PYM is steeped in prioritizing mental health as an everyday solution, and in the belief that everyone can be the best version of themselves by establishing daily rituals that support their mind and overall wellbeing.
“What we don’t talk about often enough is daily mental health support. Mental health is a spectrum. It just so happens to be classified in many situations as a crisis situation,” Williams says. “If we take it upon ourselves as a society to think about what we can do for ourselves every day—it can be 10 minutes long, it doesn’t have to be some comprehensive ritual—we can start prioritizing the spectrum of needs that comes from having a bad day to having anxiety attacks to feeling depressed to having a chronic condition.”
The company’s first product, the Mood Chew, contains L-theanine, an amino acid found in some teas that helps support people’s Gamma-aminobutyric acid (GABA) environment and is an ingredient Williams found transformational in balancing his own hormones. New products are on the way, including an “all in one neurotransmitter nutrition product which is launching early next year. And we’re looking at the technology component. How can people track their mental hygiene through tools and better improve it,” Williams says.
“Where we’re going is creating a mental hygiene system, focused on comprehensive neurotransmitter support and balance but also looking at what else is going on in your life and figuring out how you can best support yourself. It’s not just about supplements. It’s about looking at the entire scope of someone’s life and how they’re taking care of themselves. Meditation, mindfulness, breath work, community support and self-involvement.”

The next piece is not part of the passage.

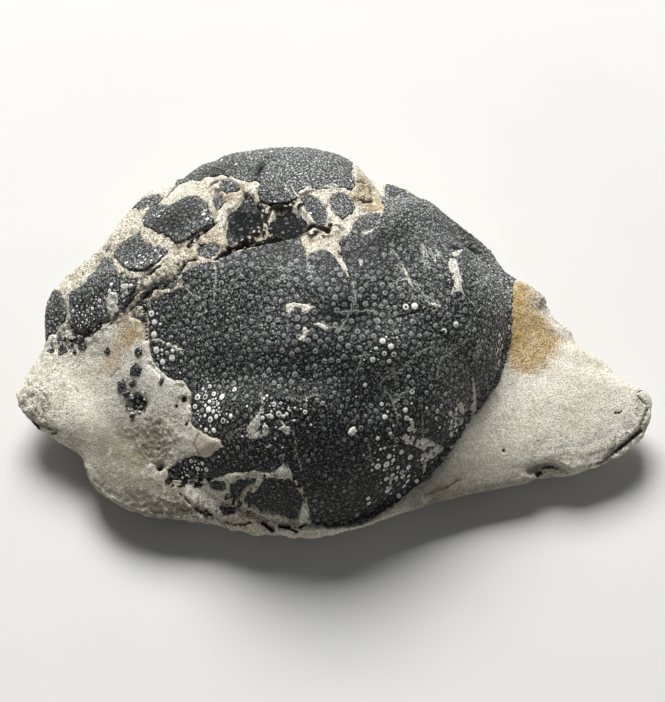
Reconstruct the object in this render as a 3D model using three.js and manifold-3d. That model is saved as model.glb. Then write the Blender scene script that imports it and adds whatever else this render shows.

Williams’ own mental health hygiene regimen includes nutrition, fitness, meditation and spending time in nature. “But the thing that’s been the most profound for me is a mindfulness exercises and it involves a daily gratitude ritual,” he says. “When I get frustrated and blinded by things like resentment, it takes me off track and the ritual of having that daily gratitude exercise has been profoundly transformational.”
And he’s learning to embrace self-love. “I started realizing over time, and it was hard for me to articulate initially, is that it’s not selfish to love yourself and prioritize your needs. It actually enables you to better be of service, to show up for others. We need to take opportunities to love ourselves more.”